Habana Labs, $2 billion, 2019, Intel's hope to compete against Nvidia's AI products. Not showing good result "yet".

Infineon Wireless Solutions, $1.4 billion, 2010, sold to Apple in 2019.
 
Don’t see how TSM doesn’t eventually become the most valuable company in the world at some point. I am more sure about this than I was about nvidia in 2016.

At this moment ( June 17, 2024, 1:15PM EDT), Broadcom is the #10 most valuable public companies in the world while TSMC is at #8 position. #1 Apple, #2 Microsoft, #3 Nvidia, #4 Alphabet (Google), #5 Amazon, #7 Meta Platforms (Facebook), and #10 Broadcom all work directly with TSMC on their important products and services.


1718644648809.png
 
At this moment ( June 17, 2024, 1:15PM EDT), Broadcom is the #10 most valuable public companies in the world while TSMC is at #8 position. #1 Apple, #2 Microsoft, #3 Nvidia, #4 Alphabet (Google), #5 Amazon, #7 Meta Platforms (Facebook), and #10 Broadcom all work directly with TSMC on their important products and services.


View attachment 2022
7 of the top ten are TSMC customers indeed. With the others being Berkshire, Aramco, and TSMC itself :LOL:. All roads lead through CC Wei's office
 
@Daniel Nenni . What percentage of 3nm wafer is going to Mobile vs PC vs Data centers today. Mobile and PC are below there historic TAM peak. Only Data center is really growing.... correct? and the datacenter growth is GPU/Accelerators right?

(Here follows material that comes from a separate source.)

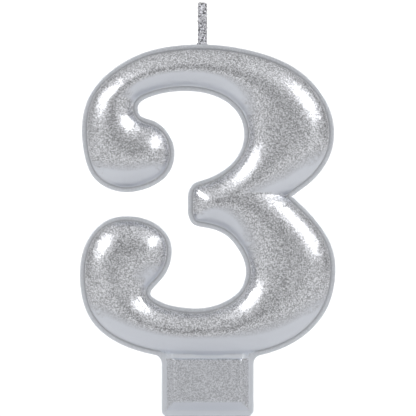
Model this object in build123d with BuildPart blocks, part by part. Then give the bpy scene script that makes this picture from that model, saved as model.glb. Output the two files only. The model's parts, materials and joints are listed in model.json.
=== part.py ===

Apple is the biggest N3 customer in HVM thus far so mobile by a large margin. Apple will always be TSMC's biggest customer.
 
7 of the top ten are TSMC customers indeed. With the others being Berkshire, Aramco, and TSMC itself :LOL:. All roads lead through CC Wei's office

Three of the top ten most valuable public companies (Nvidia, TSMC, Broadcom) in the world are semiconductor companies. I didn't expect it just 2~3 years ago.